Both Dominion and Appalachian have already made applications to the SCC for small battery installations, and based on the costs in those applications, the capital expense envisioned by this bill could exceed $62 billion.  It is fair to assume that the cost of the technology may drop over time, but it is hardly guaranteed and that hasn’t been true of the ever-increasing costs of the offshore wind industry.  The components for these huge batteries are expensive.

Another potential source for a rough cost estimate on this bill is a federal website with data compiled by the National Laboratory of the Rockies, pre-Trump Administration known as the National Renewable Energy Laboratory. The user can adjust some of the parameters on the display, but the bottom line remains this is very expensive equipment. 
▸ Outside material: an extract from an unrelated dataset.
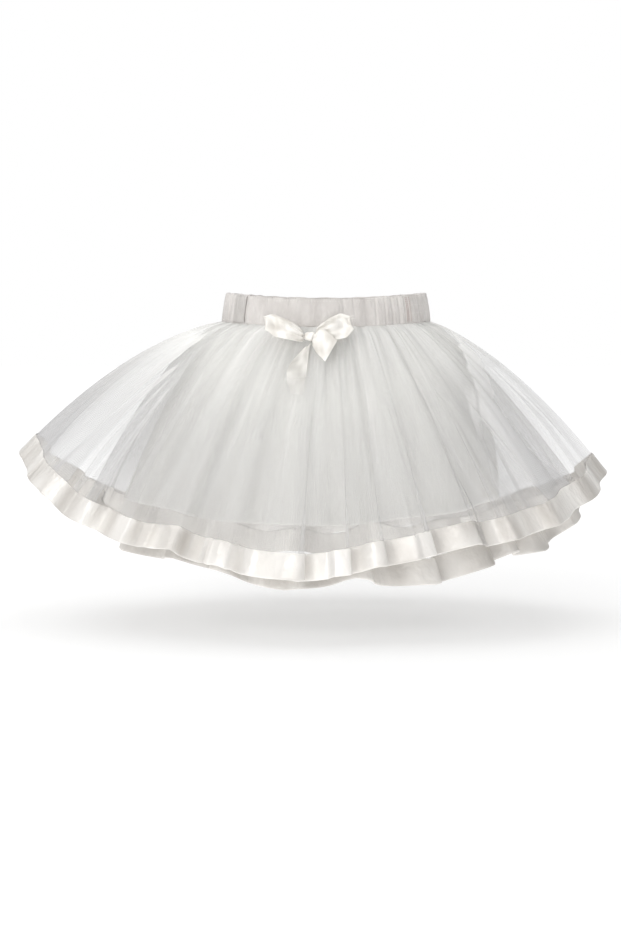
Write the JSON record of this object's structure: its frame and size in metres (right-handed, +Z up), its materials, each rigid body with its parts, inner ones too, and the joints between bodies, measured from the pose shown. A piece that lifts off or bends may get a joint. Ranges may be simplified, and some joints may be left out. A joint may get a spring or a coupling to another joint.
{
  "type": "child's ribbon-edged tulle tutu",
  "caption": "Child's white tutu in its worn shape: elasticated waistband with a satin bow, plain lining and two gathered tulle skirts edged with satin ribbon, open at waist and hem.",
  "frame": {"origin": "the middle of the waist opening, at the middle of the elastic waistband's height at the sides", "axes": "+Z up and out of the waist opening, the front with the bow faces -Y, +X to the wearer's left"},
  "size_m": [0.5893, 0.3483, 0.2763],
  "materials": {
    "waistband": "matt woven cotton over elastic, finely gathered",
    "tulle": "fine soft net, see-through",
    "satin": "ivory satin ribbon with a soft shine",
    "lining": "matt plain weave with a turned hem"
  },
  "bodies": {
    "root": {"waistband_front": "waistband", "waistband_back": "waistband", "outer_tulle_skirt": "tulle", "outer_hem_ribbon": "satin", "under_tulle_skirt": "tulle", "under_hem_ribbon": "satin", "lining": "lining", "bow_knot": "satin", "bow_loop_left": "satin", "bow_loop_right": "satin", "bow_tail": "satin", "bow_flap": "satin"}
  },
  "joints": []
}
The customers of Dominion would see it first. The bill directs the larger utility to propose at least 4,000 megawatts of battery storage within a few years. Under the fog of confusion in the language, that could be from 8,000 to 40,000 megawatt hours. By 2040, that must grow to 16,000 megawatts (32,000 to 160,000 megawatt hours).  The long duration target could exceed another 68,000 megawatt hours. Dominion is also directed to build a set of long-duration batteries in the next few years to demonstrate that technology. 

Appalachian Power is given targets that do not need to be met until the 2040s, 780 megawatts of short duration, and 520 megawatts of long duration. So that could be from about 6,000 megawatt hours to more than 12,000 megawatt hours. A Bacon’s Rebellion post took a stab at applying the NREL price estimates, and the cost was still astronomical.

In a world where legislators wanted to know what they were voting on, a group like the SCC would explain all this with charts and spreadsheets beyond this author’s skills. Once this bill reaches Governor Spanberger, perhaps she will demand some real accounting and cost estimates. Hope springs eternal.